Precious metals rallied to their highest levels in years on Tuesday as a fresh economic stimulus in Europe and a weak U.S. dollar boosted prices.
Spot gold rose $24.50 to $1,840.40 an ounce, its highest level since Sept. 9, 2011, while silver gained $1.34, hitting a more than 6-year high of $21.46 an ounce. At the same time, the U.S. dollar index slid 0.54 percent and neared its lowest point in two years.
Tuesday’s price surge reflected "what happened in Europe,” George Gero, managing director at RBC Global Wealth Management and a member of the COMEX board of directors, told FOX Business after European Union leaders agreed on a 1.8 trillion euro ($2.06 trillion) spending package to bolster the region’s economy in the wake of COVID-19.
US DOLLAR TO WEAKEN AS CORONAVIRUS RECOVERY FORGES AHEAD
Precious metals have had a banner year in 2020 as the lockdowns ordered to slow the spread of COVID-19 led to drastic action from policymakers, devaluing currencies and prompting investors to turn to precious metals as a safer store of value.
In the U.S. alone, Congress has already approved $3 trillion of stimulus and is working on another package while the Federal Reserve has slashed interest rates to nearly zero while also announcing open-ended asset purchases and lending programs to support the flow of credit to small businesses and households.
Expectations for interest-rate cuts by the Fed forced nominal interest rates lower and caused a drop in real yields, which factor in inflation.

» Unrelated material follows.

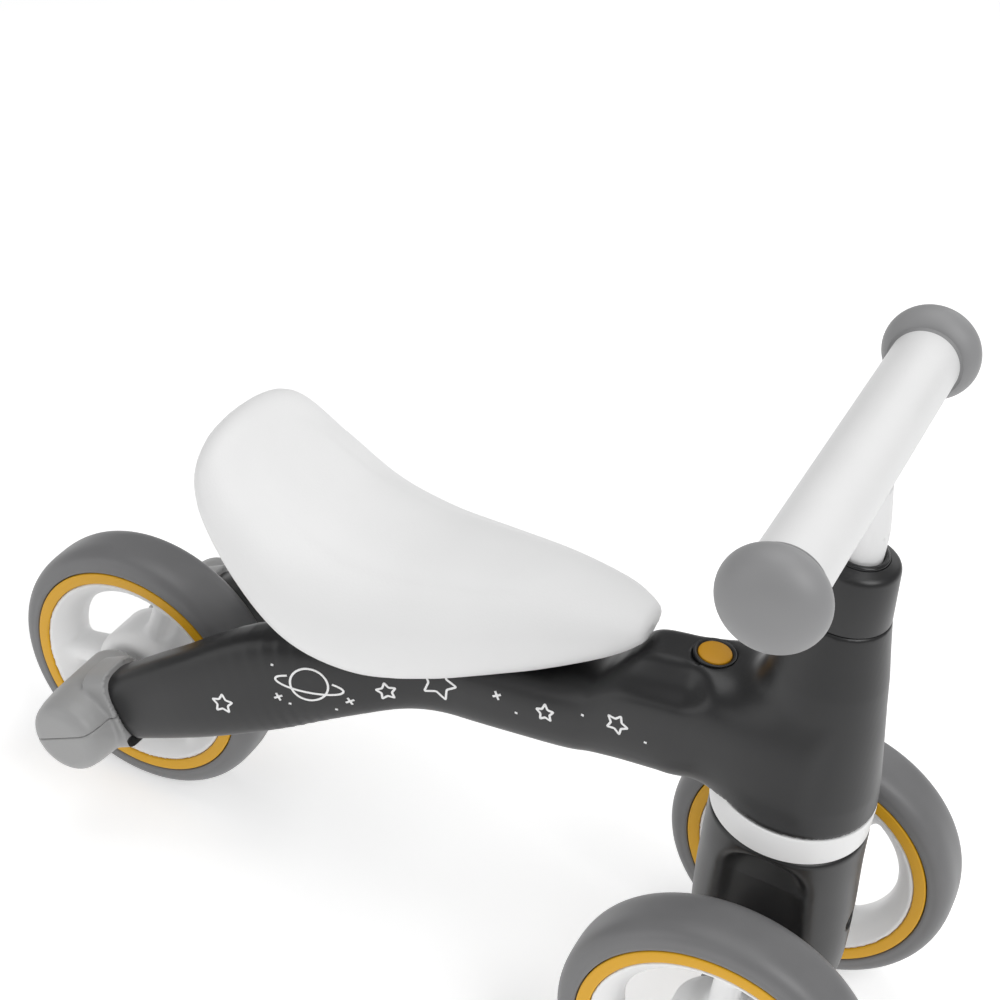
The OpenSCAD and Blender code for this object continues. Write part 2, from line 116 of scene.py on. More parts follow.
def cylinder(p: np.ndarray, axis: int, centre: Point, radius: float, low: float, high: float,
             rounding: float = 0.5) -> np.ndarray:
    """Distances to a round bar along one axis, with rounded edges.

    Args:
        p: Points, one a row.
        axis: 0, 1 or 2, the axis the bar lies along.
        centre: A point on the bar's axis.
        radius: The bar's radius.
        low: Where the bar starts along the axis.
        high: Where the bar ends along the axis.
        rounding: Radius of its edges.

    Returns:
        Signed distances, negative inside.
    """
    others = [k for k in range(3) if k != axis]
    rho = np.hypot(p[:, others[0]] - centre[others[0]], p[:, others[1]] - centre[others[1]])
    across = rho - radius + rounding
    along = np.abs(p[:, axis] - (low + high) / 2) - (high - low) / 2 + rounding
    outside = np.hypot(np.maximum(across, 0), np.maximum(along, 0))
    return np.minimum(np.maximum(across, along), 0) + outside - rounding


def folded(p: np.ndarray) -> np.ndarray:
    """The points with those on the right mirrored to the left, for shapes drawn on the left only."""
    return p * (1, 0, 1) + np.abs(p) * (0, 1, 0)


def smooth_stations(stations: Sequence[Sequence[float]], steps: int) -> np.ndarray:
    """Puts extra stations on a smooth curve through the given ones.

    Args:
        stations: Rows of numbers, one row a station.
        steps: How many stations each stretch becomes.

    Returns:
        The longer list, one station a row.
    """
    s = np.array(stations, float)
    padded = np.vstack([s[:1], s, s[-1:]])
    rows = []
    for i in range(len(s) - 1):
        p0, p1, p2, p3 = padded[i:i + 4]
        for f in np.arange(steps) / steps:
            rows.append(0.5 * (2 * p1 + (p2 - p0) * f + (2 * p0 - 5 * p1 + 4 * p2 - p3) * f * f
                               + (3 * p1 - p0 - 3 * p2 + p3) * f ** 3))
    rows.append(s[-1])
    return np.array(rows)


def oval(u: np.ndarray, v: np.ndarray, a: np.ndarray, b: np.ndarray, squareness: float) -> np.ndarray:
    """Distances to an oval between an ellipse and a rectangle.

    Args:
        u: Offsets along the first half axis.
        v: Offsets along the second half axis.
        a: First half axis.
        b: Second half axis.
        squareness: 2 for an ellipse, more for a squarer oval.

    Returns:
        Signed distances that are right close to the oval.
    """
    u, v = np.abs(u) / a, np.abs(v) / b
    g = np.maximum((u ** squareness + v ** squareness) ** (1 / squareness), 1e-6)
    slope_u = (u / g) ** (squareness - 1) / a
    slope_v = (v / g) ** (squareness - 1) / b
    return (g - 1) / np.maximum(np.hypot(slope_u, slope_v), 1e-6)


@dataclass(frozen=True)
class Loft:
    """A solid through oval stations, each (place along it, centre y, centre z, half width, half height)."""

    stations: tuple[tuple[float, ...], ...]
    squareness: float = 2.4
    end_rounding: float = 3.0

    def upright(self, p: np.ndarray, along: int = 0) -> np.ndarray:
        """Distances when the ovals stay square to one axis.

        Args:
            p: Points, one a row.
            along: The axis, 0 for X; with 2 for Z the centre is (x, y) and the half axes lie along X and Y.

        Returns:
            Signed distances.
        """
        s = smooth_stations(self.stations, 8)
        c1, c2, a, b = (np.interp(p[:, along], s[:, 0], s[:, k]) for k in (1, 2, 3, 4))
        u = p[:, 1] if along == 0 else p[:, 0]
        v = p[:, 2] if along == 0 else p[:, 1]
        side = oval(u - c1, v - c2, a, b, self.squareness)
        low, high = s[0, 0], s[-1, 0]
        cap = np.abs(p[:, along] - (low + high) / 2) - (high - low) / 2
        return soft_max(side, cap, self.end_rounding)

    def swept(self, p: np.ndarray) -> np.ndarray:
        """Distances when the ovals stay square to the curve of their centres, which lies along X and Z.

        Args:
            p: Points, one a row.

        Returns:
            Signed distances.
        """
        s = smooth_stations(self.stations, 7)
        best = np.full(len(p), np.inf)
        out = np.zeros(len(p))
        last = len(s) - 2
        for i in range(last + 1):
            run = s[i + 1, [0, 2]] - s[i, [0, 2]]
            length = np.hypot(*run)
            off = p[:, [0, 2]] - s[i, [0, 2]]
            raw = off @ run / length ** 2
            t = np.clip(raw, 0.0, 1.0)
            gap = np.hypot(*(off - t[:, None] * run).T)
            here = s[i] + t[:, None] * (s[i + 1] - s[i])
            lift = (off[:, 1] * run[0] - off[:, 0] * run[1]) / length
            side = oval(p[:, 1] - here[:, 1], lift, here[:, 3], here[:, 4], self.squareness)
            past_end = np.where((i == last) & (raw > 1), (raw - 1) * length, WITHIN)
            beyond = np.where((i == 0) & (raw < 0), -raw * length, past_end)
            near = gap < best
            best = np.where(near, gap, best)
            out = np.where(near, soft_max(side, beyond, self.end_rounding), out)
        return out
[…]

While they may rebound slightly in the near-term as economies recover, James O’Rourke, commodities economist at the London-based research firm Capital Economics, expects real yields to “remain low” and interest rates to stay at current levels as the 10-year Treasury note will be “firmly anchored by loose monetary policy.”
He sees gold ending 2020 at $1,900 an ounce, and remaining “elevated over the next couple of years.”
While gold prices have garnered all of the attention lately, silver has been the big winner since precious metals bottomed in March. Back then, the gold/silver ratio was near 122 – it has since fallen to 85.74.
“Silver has been a misunderstood component of the reopening because the industrial part that held it back for months is now in its back, propelling it forward,” Gero said, noting he sees the metal’s price climbing to as high as $22 by year-end and the gold/silver ratio falling to around 80.